Go on, be honest, if you are reading this and you are under the age of 45 how often, apart from the odd birthday card and a ruck of the things at Christmas do you ever actually send a personal letter to someone.

Come to that, how often even in business do you rely on the Royal Mail to deliver your messages?

You know the point I'm making, I'm certain.

The decision by the government to look to privatise the Royal Mail has been met with predictable outrage by the unions, the BBC, half of the politicians in the land, and a fair few customers.

The concerns are understandable, but seem to centre around what will happen to unprofitable mostly rural regions where private owners might be tempted to stop providing a service, and whether the cost of a stamp will go through the roof.

The first concern is valid, and the government will have to explore contractual requirements for any new owner to keep a service running in even the most remote areas of the UK.

The second would be down to the markets.

In the end, however, time will tell and force the pace of change.

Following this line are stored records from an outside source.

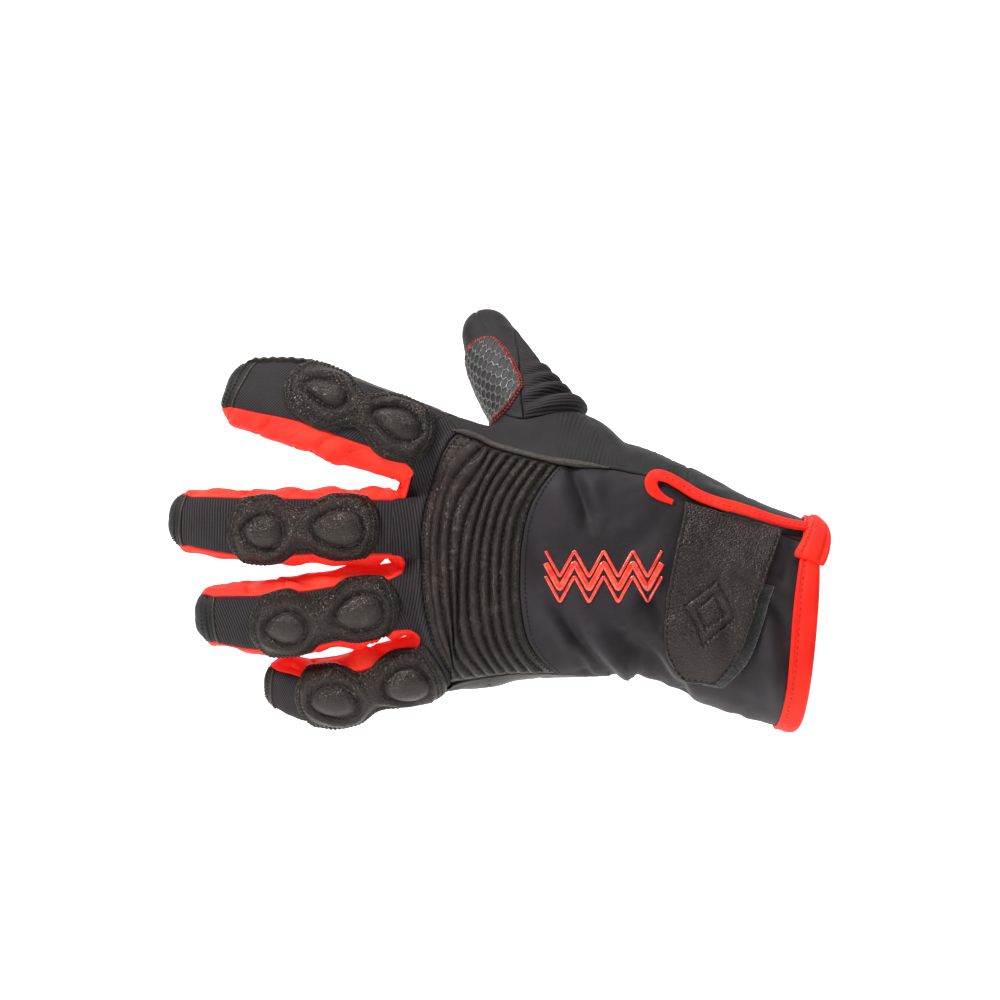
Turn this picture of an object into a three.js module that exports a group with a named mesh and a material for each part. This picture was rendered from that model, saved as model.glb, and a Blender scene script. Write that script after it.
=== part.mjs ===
// A left-hand climbing glove in the pose of a hand held out flat: fingers along -X, back of the
// hand towards -Y, thumb up along +Z. The origin is the middle of the wrist opening.
// Every wall lies on one skin: the rounded hand, finger and thumb forms run together softly. A panel
// is a patch of that skin with its own thickness, cut back a little along each seam.
import * as THREE from "three";

// Overall sizes, in millimetres
const HAND_LENGTH = 155; // from the cuff's edge to the crotches of the fingers
const HAND_BREADTH = 105; // across the knuckles
const HAND_DEPTH = 36; // through the palm
const CUFF_BREADTH = 82;
const CUFF_DEPTH = 58;
const KNUCKLE_ARCH = 4; // how far the back falls off towards its two edges
const FINGER_BREADTH = 29;
const FINGER_DEPTH = 26;
const INDEX_LENGTH = 101; // finger lengths start inside the hand, at the knuckle
const MIDDLE_LENGTH = 123;
const RING_LENGTH = 113;
const LITTLE_LENGTH = 85.5;
const THUMB_LENGTH = 101;

// Cloth, leather and seams
const CLOTH = 1.5;
const KNIT = 1.7;
const LEATHER = 1.6;
const SEAM_GAP = 0.8; // between two panels along their seam
const SIT_GAP = 0.4; // between a piece and what it is sewn on to
const ROUND_GAP = 0.9; // the same on the tight curve of a finger
const FINGER_BLEND = 6; // how softly the fingers run into the hand
const THUMB_BLEND = 14;

// Raised pieces
const RIB_COUNT = 8;
const RIB_HEIGHT = 1.8;
const RIB_MARGIN = 0.09; // share of the ribbed panel that each flat stitched margin takes
const PAD_THICKNESS = 1.7;
const PAD_LENGTH = 56;
const PAD_BREADTH = 32; // round the finger
const PAD_WAIST = 0.36; // how much narrower a pad is between its two domes
const DOME_LENGTH = 17;
const DOME_BREADTH = 12.6;
const DOME_SPACING = 27;
const DOME_HEIGHT = 3.6;
const GRIP_LENGTH = 33;
const GRIP_BREADTH = 27;
const GRIP_THICKNESS = 0.9;
const BINDING_THICKNESS = 1.3;
const BINDING_WIDTH = 8.6; // of the cuff's edge
const SLIT_BINDING_WIDTH = 4.4;
const STRAP_LENGTH = 62;
const STRAP_WIDTH = 38;
const STRAP_THICKNESS = 2.2;
const HOOK_THICKNESS = 1.2;
const PIPING_WIDTH = 2.4;
const PIPING_HEIGHT = 1.5;

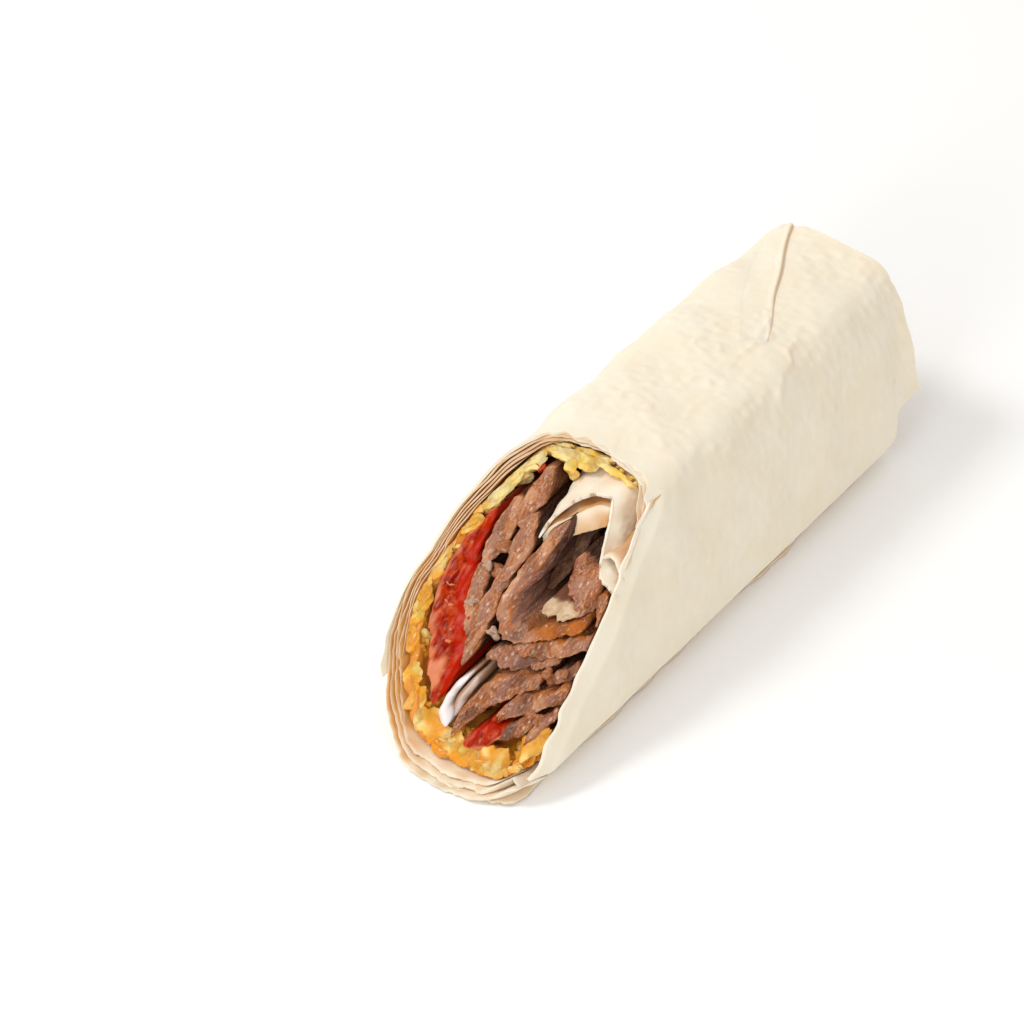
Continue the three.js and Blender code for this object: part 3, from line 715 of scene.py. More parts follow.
def crisp_piece(side, height, behind, tilt, turn, length, width, seed):
    """A broken crisp as a closed sheet: a wavy half width that tapers to both ends, bent as a saddle and
    blistered. It lies along the wall at its place, tipped towards the cut by tilt and turned in its plane.
    Returns its rings, how toasted they are and how much sauce they have taken up."""
    index = ((SPACE - [side, height]) ** 2).sum(-1).argmin()
    into = np.array([0, *SPACE_INWARD[index]])
    back = np.array([1.0, 0, 0])
    round_ = np.cross(back, into)
    tilt, turn = np.radians(tilt), np.radians(turn)
    normal = into * np.cos(tilt) - back * np.sin(tilt)
    across = np.cross(round_, normal)
    long_way = round_ * np.cos(turn) + across * np.sin(turn)
    short_way = np.cross(normal, long_way)
    v = np.linspace(-1, 1, 34)[:, None]
    u = np.linspace(-1, 1, 18)[None, :]
    taper = np.sqrt(np.clip(1 - np.abs(v) ** 3, 0.01, 1))
    edges = [1 + 0.15 * waves([v * length / 2], 4.5, seed + i)
             + 0.05 * waves([v * length / 2], 1.4, seed + 5 + i) for i in (0, 1)]
    left, right = (taper * np.clip(edge, 0.3, 1.6) for edge in edges)
    a = width / 2 * u * np.where(u < 0, left, right)
    b = length / 2 * (v + 0.10 * waves([u * width / 2], 2.5, seed + 2) * np.abs(v))
    draw = np.random.default_rng(seed)
    bend = draw.uniform(-0.09, 0.02) * a ** 2 + draw.uniform(-0.05, 0.05) * b ** 2
    bend = bend + 0.25 * waves([a, b], 6, seed + 3)
    thin = (1 - np.abs(u) ** 6) * (1 - np.abs(v) ** 8)
    half = 0.16 + 0.3 * thin
    bubble = (0.16 * np.abs(waves([a, b], 3.4, seed + 4)) + 0.05 * waves([a, b], 1.2, seed + 6)) * thin
    faces = []
    for out in (bend + half + bubble, bend - half - 0.6 * bubble):
        points = a[..., None] * short_way + b[..., None] * long_way + out[..., None] * normal
        y, z = keep_inside(points[..., 1] + side, points[..., 2] + height, CRISP_MARGIN)
        lowest_x = cut_x(z) - 0.2 + 0.25 * waves([a, b], 5, seed + 9)
        faces.append(placed(np.maximum(points[..., 0] + cut_x(height) + behind, lowest_x), y, z))
    toast = np.clip(0.2 * (1 - thin) ** 2 + 0.1 * waves([a, b], 3, seed + 7), 0, 0.5)
    soaked = soak(side, height)
    uneven = draw.uniform(-0.5, 0.4) + 0.4 * waves([a, b], 5, seed + 8)
    soaked = np.clip(soaked + (0.15 + soaked) * uneven, 0, 0.95)
    return sheet(*faces), sheet(toast, toast), sheet(soaked, soaked)


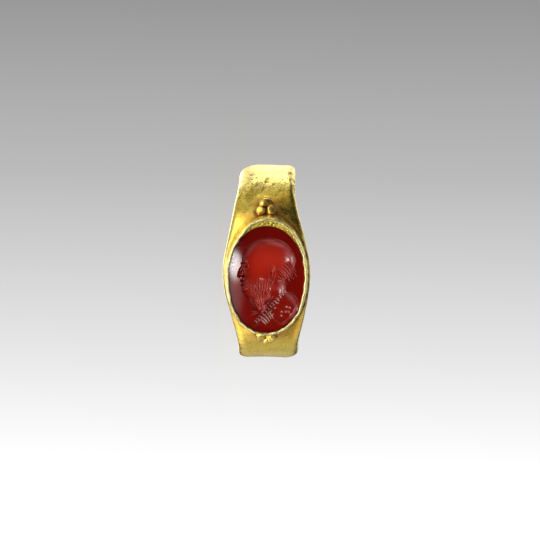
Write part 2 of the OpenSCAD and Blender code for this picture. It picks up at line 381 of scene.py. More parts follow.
# ---- the hoop, from a torus whose section is worked to the band's own
hoopPiece = addPrimitive(
    bpy.ops.mesh.primitive_torus_add, "hoop",
    major_segments=hoop["stations"], minor_segments=hoop["points"], major_radius=1, minor_radius=0.3,
)
angle, turn = torusAngles(hoopPiece, 1)
outerTurn, sideTurn = hoop["outerTurn"], hoop["sideTurn"]
onSkin = np.abs(turn) <= outerTurn
share = np.clip(turn / outerTurn, -1, 1)
f = share * (1 + hoop["edgeCrowding"] - hoop["edgeCrowding"] * share * share)
side = np.sign(turn + 1e-9)
edgeNoise = np.clip(0.5 + 0.5 * unevenness(angle, 0, *hoop["edgeWaves"]), 0, hoop["edgeWearMost"])
edgeNoise = edgeNoise * np.where(side > 0, 1, hoop["restingEdgeShare"])
edgeNoise *= hoop["calmEdgeShare"] + (1 - hoop["calmEdgeShare"]) * stretchAt(angle, *hoop["wornEdges"])
width = halfWidth(angle, side) - hoop["edgeWear"] * edgeNoise
skin = skinRadius(angle, f)
right = f * (width - hoop["sideBevel"] / 4)
dentDepth = hoop["dentDepth"] * (1 - 0.5 * stretchAt(angle, *hoop["smoothed"]))
for part, *waves in hoop["dents"]:
    skin += part * dentDepth * unevenness(angle, right, *waves)
skin -= hoop["edgeWear"] * edgeNoise * rise(np.abs(f), *hoop["edgeFrom"])
draw = np.random.default_rng(hoop["scatterSeed"])
pits = list(hoop["pits"])
for _ in range(hoop["scatteredPits"]):
    pitAngle = draw.uniform(*hoop["scatterAngles"])
    pitRight, pitRadius = draw.uniform(*hoop["scatterAcross"]), draw.uniform(*hoop["scatterRadii"])
    pitDepth = draw.uniform(*hoop["scatterDepths"])
    pits.append([pitAngle if pitAngle < 180 else pitAngle - 360, pitRight, pitRadius, pitDepth])
pitMask = np.zeros(len(skin))
for pitAngle, pitRight, pitRadius, pitDepth in pits:
    away = np.radians((angle - pitAngle + 180) % 360 - 180) * ring["hoopRadius"]
    hollow = np.exp(-(away ** 2 + (right - pitRight) ** 2) / pitRadius ** 2)
    skin -= pitDepth * hollow
    pitMask = np.maximum(pitMask, hollow * min(1, pitDepth / hoop["darkPitDepth"]))

# side walls and the finger's hole
down = np.clip((np.abs(turn) - outerTurn) / (sideTurn - outerTurn), 0, 1)
edgeSkin = skinRadius(angle, side) - hoop["edgeWear"] * edgeNoise
inBore = np.abs(turn) > sideTurn
onSide = ~onSkin & ~inBore
radius = np.where(onSide, edgeSkin + down * (ring["fingerRadius"] + hoop["holeClearance"] - edgeSkin), skin)
bulge = np.clip(down * 3, 0, 1) ** 0.5 * hoop["sideBevel"] / 4
bulge = bulge - rise(down, *hoop["sideBevelFrom"]) * hoop["sideBevel"]
right = np.where(onSide, side * (width - hoop["sideBevel"] / 4 + bulge), right)
low = -(halfWidth(angle, -1) - hoop["sideBevel"])
high = halfWidth(angle, 1) - hoop["sideBevel"]
through = ((turn % 360) - sideTurn) / (360 - 2 * sideTurn)
right = np.where(inBore, high + (low - high) * through, right)
radius = np.where(inBore, ring["fingerRadius"], radius)
towards, up = radius * np.cos(np.radians(angle)), radius * np.sin(np.radians(angle))

# a pocket under the stone
inside = ease(-(outsideCrest(right, up) + hoop["pocketInset"]) / hoop["pocketSlope"])
inside = inside * (np.abs(angle) < hoop["pocketEnd"]) * onSkin
pocket = np.sqrt(np.maximum(hoop["pocketRadius"] ** 2 - up * up, 0))
pocket = np.maximum(hoop["pocketLevel"] - hoop["pocketArch"] * up * up, pocket)
towards = towards + inside * (np.minimum(towards, pocket) - towards)
movePoints(hoopPiece, fromRing(towards, up, right))

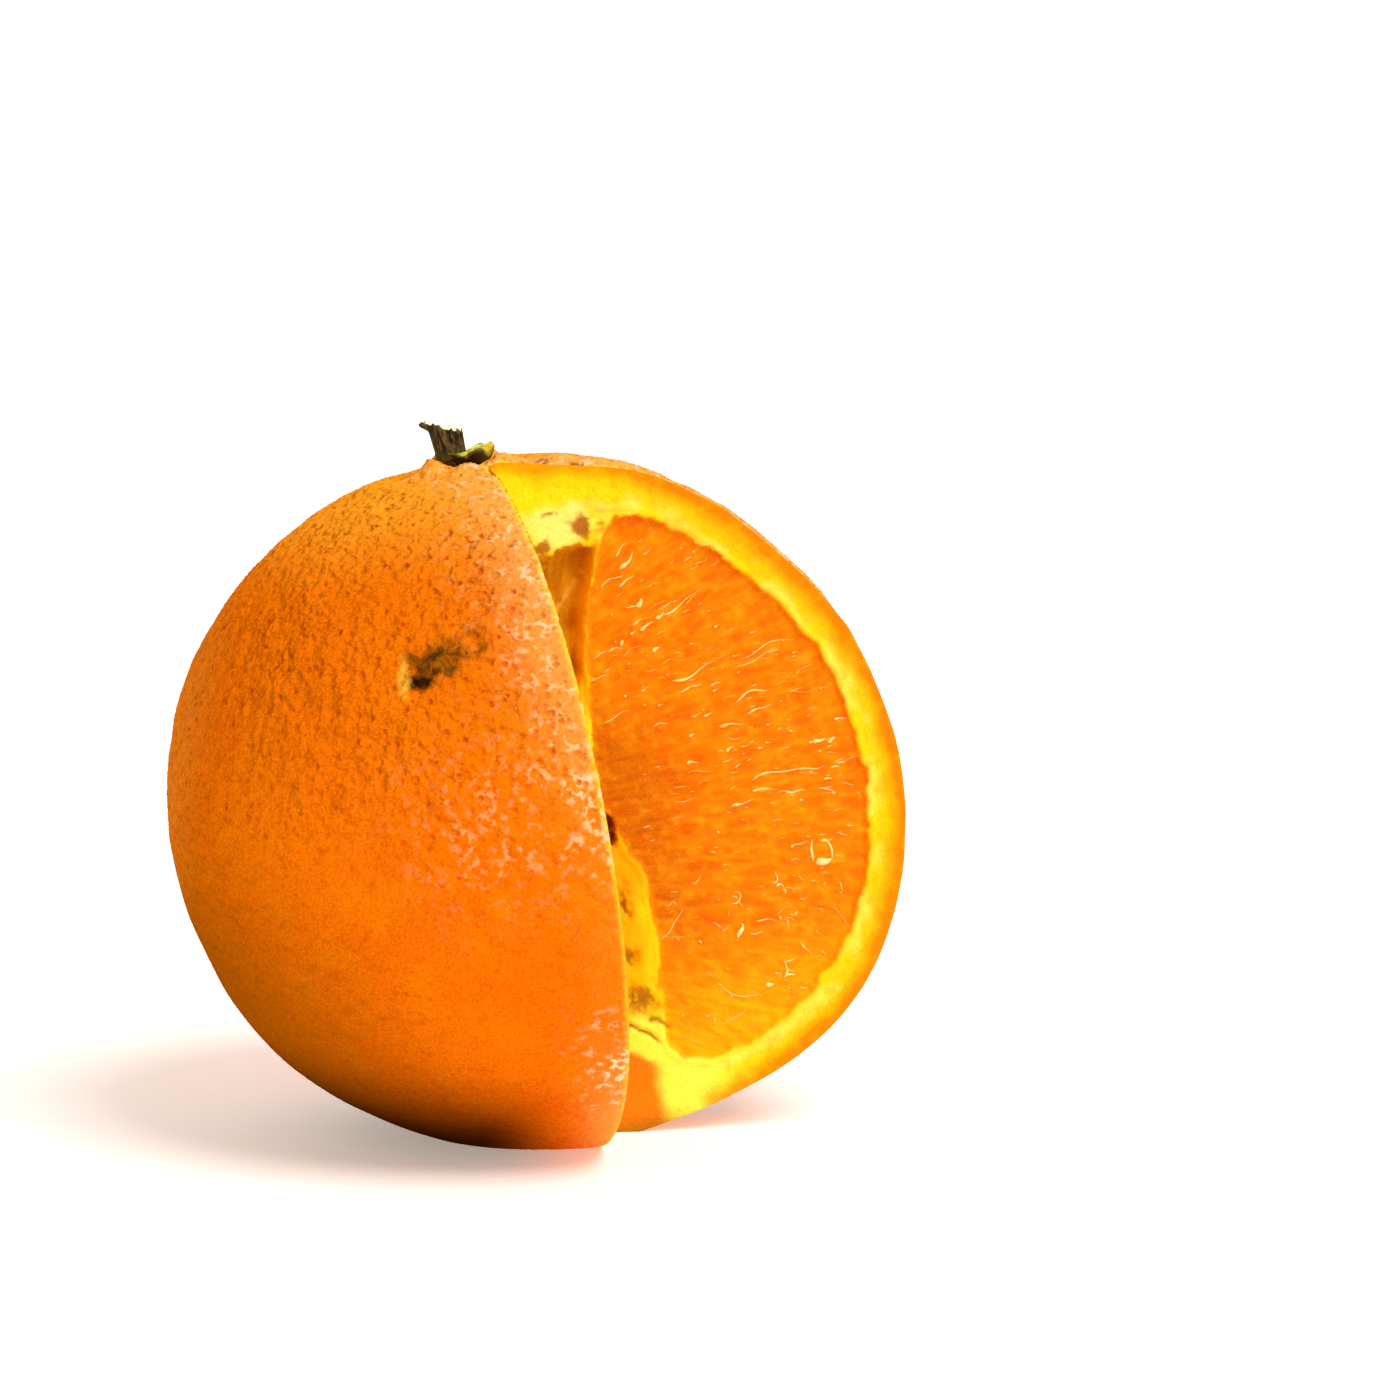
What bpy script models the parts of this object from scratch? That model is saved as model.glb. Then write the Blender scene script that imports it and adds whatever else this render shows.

My daughters haven't bought a stamp and sent a letter in their lives. Their children will find the whole idea of communicating by such a system as archaic.

The fact the postal system has been running since Henry VIII was on the throne is no reason we should subsidise it to the tune of billions of pounds just so its there if we feel the urge to use 'snail mail' for old times sake when for the want of money our health service cannot cope and our social services are found wanting.

Please feel free to write to your MP if you disagree with me - or email.